Paper long abstract:
How is home recreated after forced displacement? And how do the same displaced people face a second relocation sixty years after? My paper engages with how experiences of forced migration refashioned constructions of home. By focusing on the dialectic between architecture, objects, memory and everyday practices I explore processes of home-making in a military village in northern Taiwan. After its retreat in 1949, the Nationalist government crafted these settlements - juancun - to shelter military personnel and their families who had relocated in great numbers to Taiwan during the Chinese civil war. Built with makeshift means and as a temporary solution, these juancun recreated a little China, which accentuated cultural difference and spatial separation from the Taiwanese. Sixty years later, with the makeshift houses deteriorating, the rich, lively and spontaneous social texture of juancun, which had been facilitated by the spatial organization of the self-help, unplanned, vernacular, single-storey houses, is threatened by redevelopment in standardized high-rise buildings.

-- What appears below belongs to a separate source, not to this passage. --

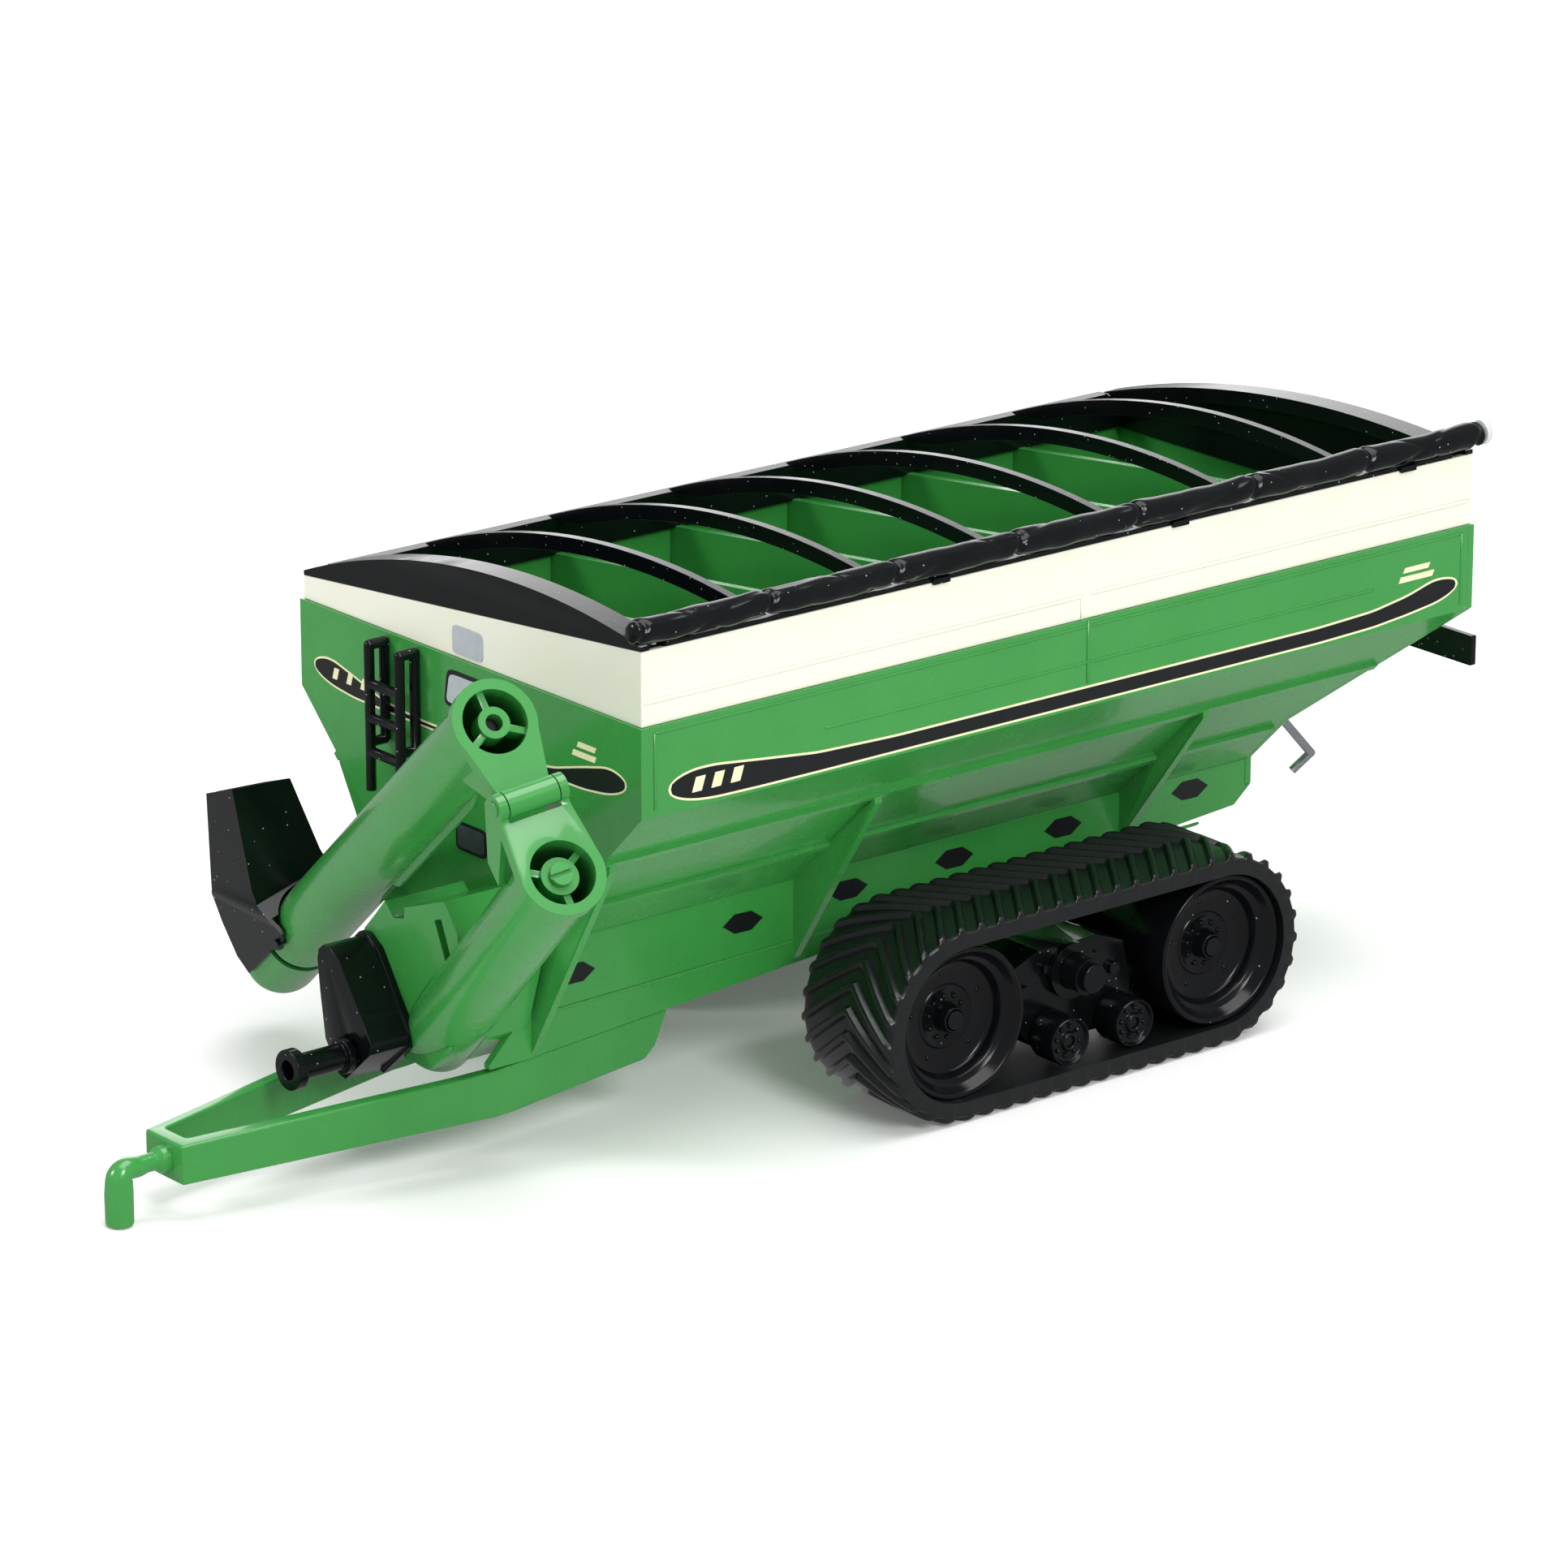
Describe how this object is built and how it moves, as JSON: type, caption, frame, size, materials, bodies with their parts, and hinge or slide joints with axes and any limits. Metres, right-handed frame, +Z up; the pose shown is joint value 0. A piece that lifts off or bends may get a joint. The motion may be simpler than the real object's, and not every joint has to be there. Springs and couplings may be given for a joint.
{
  "type": "grain cart",
  "caption": "Replica grain cart: sloped hopper under roof bows, folding side auger with a hinged chute, drawbar with a hitch peg, and rubber track units on a cross axle.",
  "frame": {"origin": "tip of the hitch peg, on the ground in the centre plane", "axes": "+X forward, towards the towing vehicle; +Y to the cart's left; +Z up"},
  "size_m": [0.158, 0.0772, 0.0603],
  "materials": {
    "green_casting": "gloss paint on a casting",
    "pale_paint": "gloss paint",
    "black_plastic": "gloss moulding",
    "belt_rubber": "smooth rubber with moulded tread",
    "grey_plastic": "printed grey panes",
    "bright_wire": "bare wire and screws"
  },
  "bodies": {
    "chassis": {"front_sheet": "green_casting", "rear_sheet": "green_casting", "left_side_sheet": "green_casting", "right_side_sheet": "green_casting", "trough": "green_casting", "upper_band": "pale_paint", "baffle_panels": "green_casting", "front_cap": "black_plastic", "rear_cap": "black_plastic", "roof_bows": "black_plastic", "right_rail": "black_plastic", "left_rail": "black_plastic", "tarp_roll": "black_plastic", "tarp_end_plug": "pale_paint", "tarp_clips": "black_plastic", "side_gussets": "green_casting", "sight_windows": "grey_plastic", "ladder": "black_plastic", "tongue": "green_casting", "hitch_peg": "green_casting", "axle_saddle": "green_casting", "cross_axle": "black_plastic", "left_hub_cap": "black_plastic", "right_hub_cap": "black_plastic", "light_bar": "black_plastic", "assembly_screws": "bright_wire", "auger_boot": "green_casting", "lower_tube": "green_casting", "lower_flange": "green_casting", "lower_hub": "green_casting", "hinge_pin": "green_casting", "gear_cover": "black_plastic"},
    "pto_drive": {"pto_shaft": "black_plastic"},
    "lower_screw": {"lower_shaft": "black_plastic"},
    "upper_auger": {"upper_tube": "green_casting", "upper_flange": "green_casting", "upper_hub": "green_casting", "elbow_cap": "green_casting", "clamp_band": "black_plastic", "spout_pins": "black_plastic"},
    "upper_screw": {"upper_shaft": "black_plastic"},
    "spout": {"spout_hood": "black_plastic"},
    "handle": {"rear_handle": "bright_wire"},
    "left_track": {"left_frame": "black_plastic", "left_belt": "belt_rubber"},
    "left_front_wheel_body": {"left_front_wheel": "black_plastic"},
    "left_rear_wheel_body": {"left_rear_wheel": "black_plastic"},
    "left_front_roller_body": {"left_front_roller": "black_plastic"},
    "left_rear_roller_body": {"left_rear_roller": "black_plastic"},
    "right_track": {"right_frame": "black_plastic", "right_belt": "belt_rubber"},
    "right_front_wheel_body": {"right_front_wheel": "black_plastic"},
    "right_rear_wheel_body": {"right_rear_wheel": "black_plastic"},
    "right_front_roller_body": {"right_front_roller": "black_plastic"},
    "right_rear_roller_body": {"right_rear_roller": "black_plastic"}
  },
  "joints": [
    {"name": "auger_fold", "type": "hinge", "parent": "chassis", "child": "upper_auger", "pos_m": [-0.02638, 0.03206, 0.04683], "axis": [-0.9737, 0.165, 0.1574], "range_deg": [0, 176.5]},
    {"name": "spout_tilt", "type": "hinge", "parent": "upper_auger", "child": "spout", "pos_m": [-0.04085, -0.02382, 0.01591], "axis": [-0.9479, 0.042, 0.3157], "range_deg": [0, 12]},
    {"name": "upper_screw_spin", "type": "hinge", "parent": "upper_auger", "child": "upper_screw", "pos_m": [-0.02728, 0.02337, 0.05039], "axis": [-0.2262, -0.7866, -0.5746], "continuous": true},
    {"name": "pto_spin", "type": "hinge", "parent": "chassis", "child": "pto_drive", "pos_m": [-0.0278, 0, 0.0113], "axis": [1, 0, 0], "continuous": true},
    {"name": "lower_screw_spin", "type": "hinge", "parent": "chassis", "child": "lower_screw", "pos_m": [-0.0265, 0.0372, 0.0407], "axis": [0.2275, 0.7488, 0.6225], "continuous": true},
    {"name": "handle_turn", "type": "hinge", "parent": "chassis", "child": "handle", "pos_m": [-0.14165, 0.01, 0.02806], "axis": [-0.6776, 0, -0.7354], "range_deg": [-60, 60]},
    {"name": "left_track_pivot", "type": "hinge", "parent": "chassis", "child": "left_track", "pos_m": [-0.0998, 0.024, 0.01134], "axis": [0, 1, 0], "range_deg": [-8, 8]},
    {"name": "left_front_wheel_spin", "type": "hinge", "parent": "left_track", "child": "left_front_wheel_body", "pos_m": [-0.08225, 0.024, 0.01054], "axis": [0, 1, 0], "continuous": true},
    {"name": "left_rear_wheel_spin", "type": "hinge", "parent": "left_track", "child": "left_rear_wheel_body", "pos_m": [-0.11735, 0.024, 0.01054], "axis": [0, 1, 0], "continuous": true},
    {"name": "left_front_roller_spin", "type": "hinge", "parent": "left_track", "child": "left_front_roller_body", "pos_m": [-0.097, 0.024, 0.00504], "axis": [0, 1, 0], "continuous": true},
    {"name": "left_rear_roller_spin", "type": "hinge", "parent": "left_track", "child": "left_rear_roller_body", "pos_m": [-0.1058, 0.024, 0.00504], "axis": [0, 1, 0], "continuous": true},
    {"name": "right_track_pivot", "type": "hinge", "parent": "chassis", "child": "right_track", "pos_m": [-0.0998, -0.024, 0.01134], "axis": [0, 1, 0], "range_deg": [-8, 8]},
    {"name": "right_front_wheel_spin", "type": "hinge", "parent": "right_track", "child": "right_front_wheel_body", "pos_m": [-0.08225, -0.024, 0.01054], "axis": [0, 1, 0], "continuous": true},
    {"name": "right_rear_wheel_spin", "type": "hinge", "parent": "right_track", "child": "right_rear_wheel_body", "pos_m": [-0.11735, -0.024, 0.01054], "axis": [0, 1, 0], "continuous": true},
    {"name": "right_front_roller_spin", "type": "hinge", "parent": "right_track", "child": "right_front_roller_body", "pos_m": [-0.097, -0.024, 0.00504], "axis": [0, 1, 0], "continuous": true},
    {"name": "right_rear_roller_spin", "type": "hinge", "parent": "right_track", "child": "right_rear_roller_body", "pos_m": [-0.1058, -0.024, 0.00504], "axis": [0, 1, 0], "continuous": true}
  ],
  "couplings": [
    {"joint": "lower_screw_spin", "follows": "pto_spin", "ratio": -1},
    {"joint": "left_rear_wheel_spin", "follows": "left_front_wheel_spin", "ratio": 1},
    {"joint": "left_front_roller_spin", "follows": "left_front_wheel_spin", "ratio": 3.1154},
    {"joint": "left_rear_roller_spin", "follows": "left_front_wheel_spin", "ratio": 3.1154},
    {"joint": "right_rear_wheel_spin", "follows": "right_front_wheel_spin", "ratio": 1},
    {"joint": "right_front_roller_spin", "follows": "right_front_wheel_spin", "ratio": 3.1154},
    {"joint": "right_rear_roller_spin", "follows": "right_front_wheel_spin", "ratio": 3.1154}
  ]
}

The Ministry of Defense's juancun reconstruction policy also resulted in a dramatic change of the city landscape: among the 800 juancun originally present in Taiwan, only a handful are destined to preservation. I thus explore how the inhabitants face relocation to modern high-rise apartments, and suggest that market-driven standardization of homes and vertical spaces change considerably sociality, neighbors' relationships and everyday routines. Following Lefebvre, I conclude advocating for a notion of progress not limited to technical development but rather directed to a qualitative improvement of sociality and everyday life.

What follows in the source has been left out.